Saya kemudian melihat kepada pria itu dan berkata, “Saya sudah selesai. Apa yang ingin anda katakan?” Ia memandang saya kembali dan berkata,”Baik, saya bisa katakan pada anda. Saya berjanji saya tidak akan menjadi anggota Saksi Yehovah, tetapi tahukah anda di mana Monaghan tinggal?” Bagaimanapun juga (saya tidak yakin bagaimana, tetapi bagaimanapun), ketika saya menyadari bahwa ia hanya berhenti untuk menanyakan arah, saya akhirnya memberi ia petunjuk ke rumah tetangga saya. Saya juga setidaknya berusaha mengumpulkan kekuatan untuk melambai ketika mereka pergi meninggalkan pekarangan kami.

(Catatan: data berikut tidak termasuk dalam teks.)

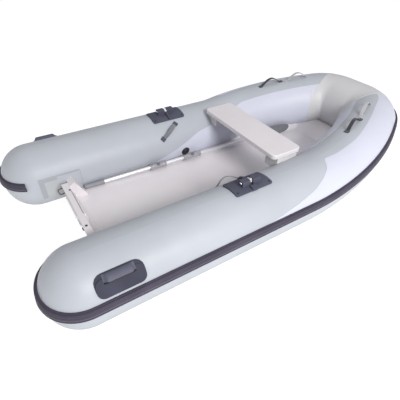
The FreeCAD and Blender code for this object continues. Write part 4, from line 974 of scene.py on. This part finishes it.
def round_corners(length, width, corner):
    """The outline of a flat piece as points (u, v), anticlockwise."""
    outline = []
    for quarter, (a, b) in enumerate(((1, 1), (-1, 1), (-1, -1), (1, -1))):
        for i in range(CORNER_STEPS):
            angle = math.pi / 2 * (quarter + i / (CORNER_STEPS - 1))
            outline.append((a * (length / 2 - corner) + corner * math.cos(angle),
                            b * (width / 2 - corner) + corner * math.sin(angle)))
    return outline


def on_tube(along, turn, angle, u, v, lift):
    """A point of a flat piece laid on the tube, turned by an angle on its surface."""
    ahead = u * math.cos(angle) - v * math.sin(angle)
    round_it = u * math.sin(angle) + v * math.cos(angle)
    return tube.skin(along + ahead, turn + math.degrees(round_it / RADIUS), lift)


def patch(along, turn, length, width, angle=0.0, corner=0.008, lift=0.0014):
    """A patch on the tube; its lowest ring is sunk in, and the others close its top."""
    rows = []
    for share, step in PATCH_RINGS:
        height = SUNK if step is None else lift + step
        rows.append([on_tube(along, turn, angle, u * share, v * share, height)
                     for u, v in round_corners(length, width, corner)])
    return joined(rows)


def lying(way, share):
    """Where the strap's line is at a share, and the angle at which it runs over the tube."""
    along, turn = way(share)
    further, higher = way(share + 0.02)
    return along, turn, math.atan2(math.radians(higher - turn) * RADIUS, further - along)


print("a patch has", len(patch(0, 90, 0.04, 0.03)[1]), "faces")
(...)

Hal yang baik dari hal ini ada 2 sisi. Pertama, saya sudah memberitakan beberapa ayat alkitab dan saya setidaknya bisa menenangkan diri saya, mengetahui bahwa “Firman Allah tidak akan kembali kepada Allah tanpa mencapai tujuan yang Allah maksudkan.”
Kedua, hal ini membuat saya berpikir. Saya bertanya-tanya: “Bukankah sangat mungkin begitu pula saya bersikap ketika saya berkhotbah?” Saya menyadari betapa mudahnya bagi saya untuk menghadapi orang-orang yang ‘terhilang’ dengan sikap yang sombong, dengan cara yang dominan yang malah akan membuat mereka lebih terhilang, sementara, pada saat yang bersamaan, saya berpikir betapa hebatnya saya. Saya menyadari bahwa jika Kabar Baik saya begitu pula sikap saya tidak dipenuhi dengan anugerah dan kasih, saya bukanlah seorang pengkhotbah yang mahir atau orang Kristen yang berbicara dengan baik, melainkan hanya “gong yang berkumandang dan canang yang bergemerincing.” (I Kor 13:1). Orang lain membutuhkan lebih dan lebih lagi dari Yesus yang murah hati yang mengundang mereka kepada diriNya (“Marilah kepadaKu, semua yang letih lesu dan berbeban berat, aku akan memberi kelegaan kepadamu.” Mat 11: 28). Mereka perlu melihat dan mendengar Yesus yang “penuh dengan kasih karunia dan kebenaran.” (Yoh 1:14). Hidup mereka sudah cukup dikikis habis. Mereka tidak perlu hal itu lagi dari mimbar. Mereka membutuhkan Yesus, bukan Jet Li.